→ TASK INSTRUCTIONS:
Extract exactly those lines that lie between the start of the material and the line with "return swing @", including both boundary lines and no others.

── RECORDED INFORMATION

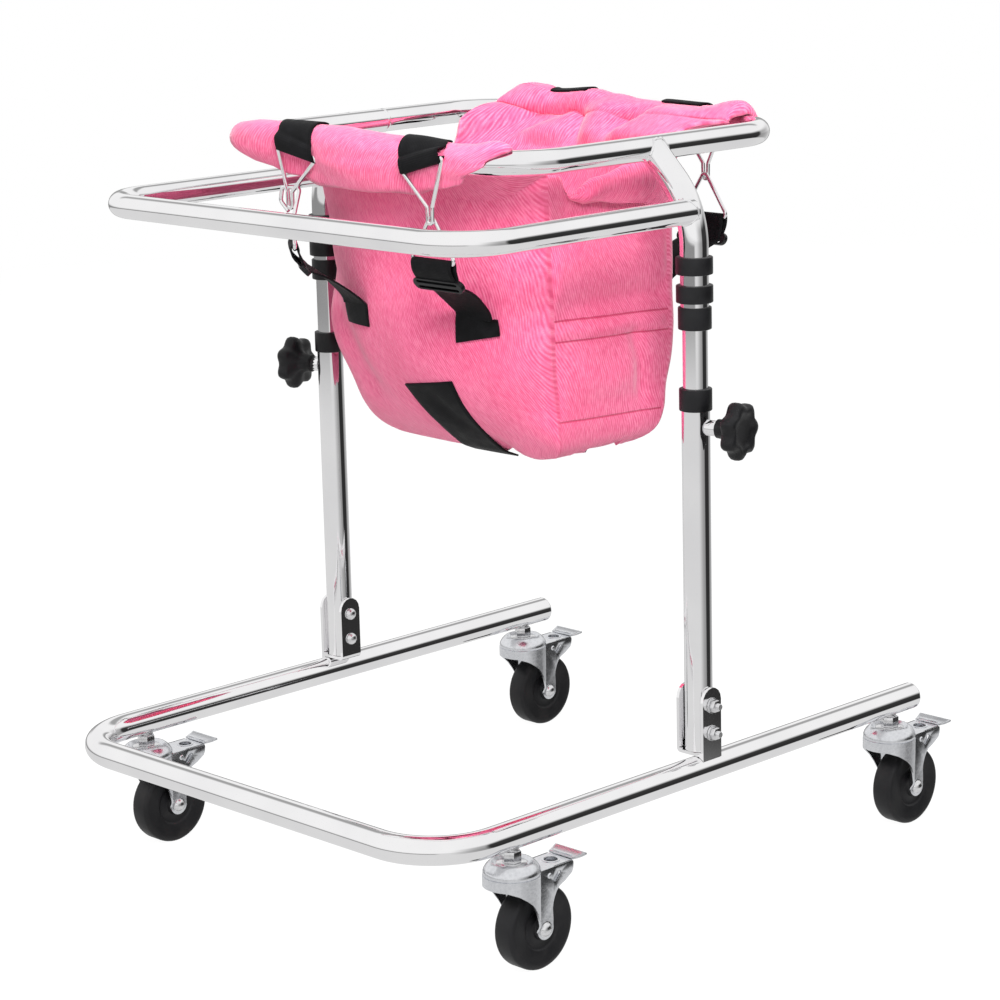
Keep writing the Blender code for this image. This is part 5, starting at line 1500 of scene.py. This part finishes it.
print("ring bars at Z", round(RING_BAR_Z, 4))

# %% Lower straps and sliders


def panel_y(x, height, end):
    """The bag's outer Y at this X and height, in metres and millimetres."""
    taper, front_seam, front_middle, rear_seam, rear_middle = bag_row(height)
    seam, middle = (front_seam, front_middle) if end < 0 else (rear_seam, rear_middle)
    across = max(-1.0, min(1.0, x / (SLING_HALF - taper * MM)))
    y = (seam + (middle - seam) * math.sqrt(1 - across * across)) * MM
    share = math.asin(across) / math.pi + 0.5
    part, share = (0, share) if end < 0 else (2, 1 - share)
    return soften(Vector((x, y, FLOOR_Z + height * MM)), part, share, height).y


for name, (end, _, _, _, _, x, patch_x, turn, lean) in HOOKS.items():
    swing = swung(x, end, turn)

    def hung(out, z):
        """A point of the strap's middle, this far outwards of the ring's bar."""
        return swing @ Vector((0, end * out, z))

    low_out = -19 * MM * math.tan(lean * 0.55)
    route = [hung(low_out - 0.0022, SLIDER_Z - 0.002), hung(-0.0034, RING_BAR_Z - 0.006)]
    for turned in (math.pi, 2.2, math.pi / 2, 0.8, 0):
        route.append(hung(0.0036 * math.cos(turned), RING_BAR_Z + 0.0036 * math.sin(turned)))
    leave = hung(low_out - 0.0035, SLIDER_Z - 0.0015)
    route += [hung(0.0024, RING_BAR_Z - 0.008), hung(low_out + 0.001, SLIDER_Z + 0.0015), leave]
    for share, height in ((0.34, 166.5), (0.64, 155.5), (0.9, 145.0)):
        point = leave.lerp(Vector((patch_x, panel_y(patch_x, 140, end) + end * 0.002, 0)), share)
        route.append(Vector((point.x, point.y, FLOOR_Z + height * MM)))
    for height in (137, 131, 124, 118):
        y = panel_y(patch_x, height, end) + end * 0.0004
        route.append(Vector((patch_x, y, FLOOR_Z + height * MM)))

    def slant(v):
        """The strap's direction across: turned with the ring above, along X on the bag."""
        ease = clamp((v - 0.55) / 0.3)
        angle = math.radians(turn) * (1 - ease)
        return math.cos(angle), math.sin(angle), (0.16 if name == "front_right" else 0.0) * ease

    strap = ribbon(route, slant, STRAP_WIDTH)
    for vert in strap.verts:
        height = (vert.co.z - FLOOR_Z) / MM
        if height < 160:
            vert.co.x = patch_x + (vert.co.x - patch_x) * (1 - 0.2 * min(1.0, (160 - height) / 20))
            surface = panel_y(vert.co.x, height, end) + end * 0.0016
            if (surface - vert.co.y) * end > 0 or height < 136:
                vert.co.y = surface
    node = f"lower_strap_{name}"
    add(f"lower_strap_band_{name}", strap, WEBBING, node, wall=1.6, inwards=0, smooth=60)
    windows = [slotted(23.5, 1.3, 4, height) for height in (2.9, -2.9)]
    slider = pressing(slotted(24, 6.0, 10), 4.6, windows)
    upright = Matrix.Rotation(-end * lean, 4, "X") @ Matrix.Rotation(math.pi / 2, 4, "X")
    moved(slider, swing @ Matrix.Translation((0, end * low_out, SLIDER_Z)) @ upright)
    add(f"slider_{name}", slider, GLOSSY_PLASTIC, rounding=1.3, smooth=35)
print("sliders at Z", round(SLIDER_Z, 4))

# %% [markdown]
# The crotch strap is sewn to the lower front of the bag and runs down and under it between the
# leg holes. It is laid as a grid in the panel's own X and height, then set on the surface.

# %% Crotch strap


def crotch_place(u, v):
    left = -16.5 + 12.5 * min(1.0, v / 0.6)
    right = 48.0 + 3.0 * v
    x = (left + (right - left) * u) * MM
    height = (66 + 10 * u) * (1 - v)
    point = Vector((x, panel_y(x, height, -1) - 0.0012, FLOOR_Z + height * MM))
    if v > 0.96:
        point += Vector((0, 0.01, -0.0035)) * ((v - 0.96) / 0.04)
    return point


crotch = cloth_grid(14, 34, crotch_place, lambda u, v: (u * 0.052, v * 0.09))
bmesh.ops.recalc_face_normals(crotch, faces=crotch.faces)
print("crotch strap faces:", len(crotch.faces))
add("crotch_strap", crotch, WEBBING, wall=1.6, inwards=0, smooth=60)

────

→ TASK SOLUTION:
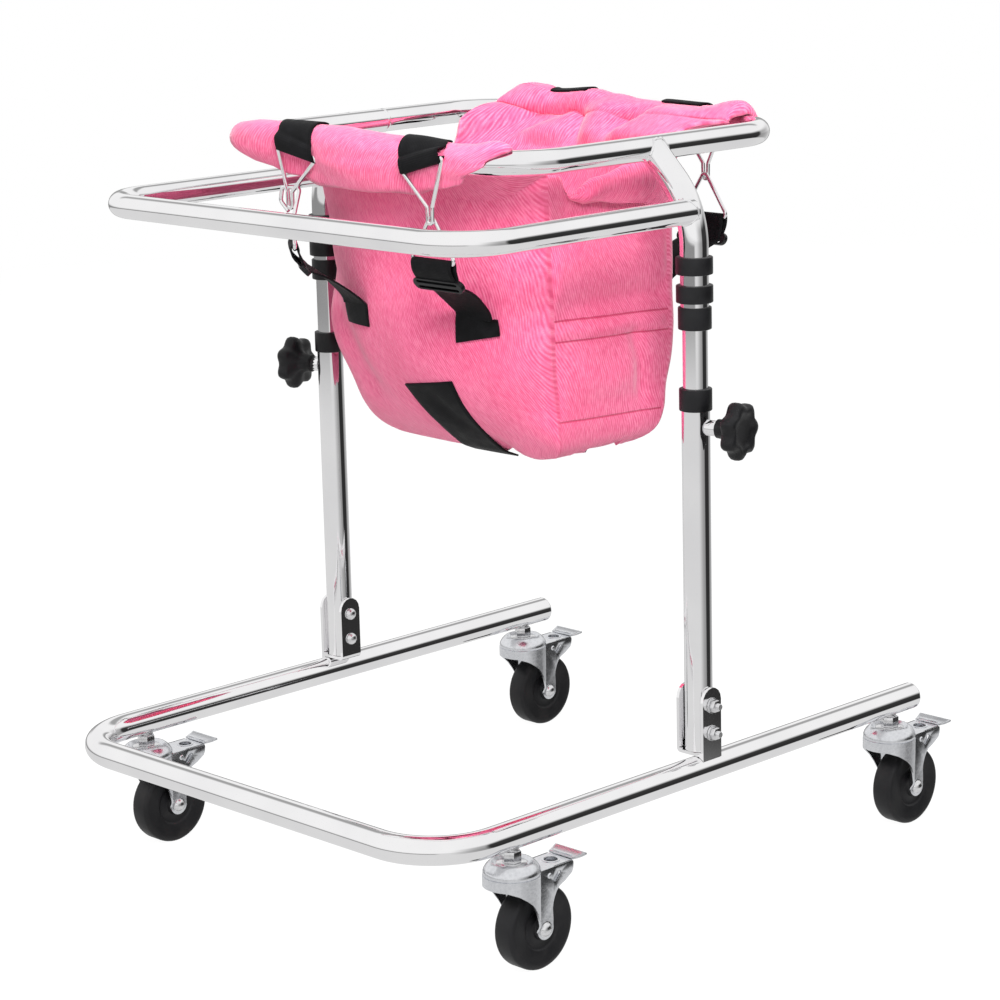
Keep writing the Blender code for this image. This is part 5, starting at line 1500 of scene.py. This part finishes it.
print("ring bars at Z", round(RING_BAR_Z, 4))

# %% Lower straps and sliders


def panel_y(x, height, end):
    """The bag's outer Y at this X and height, in metres and millimetres."""
    taper, front_seam, front_middle, rear_seam, rear_middle = bag_row(height)
    seam, middle = (front_seam, front_middle) if end < 0 else (rear_seam, rear_middle)
    across = max(-1.0, min(1.0, x / (SLING_HALF - taper * MM)))
    y = (seam + (middle - seam) * math.sqrt(1 - across * across)) * MM
    share = math.asin(across) / math.pi + 0.5
    part, share = (0, share) if end < 0 else (2, 1 - share)
    return soften(Vector((x, y, FLOOR_Z + height * MM)), part, share, height).y


for name, (end, _, _, _, _, x, patch_x, turn, lean) in HOOKS.items():
    swing = swung(x, end, turn)

    def hung(out, z):
        """A point of the strap's middle, this far outwards of the ring's bar."""
        return swing @ Vector((0, end * out, z))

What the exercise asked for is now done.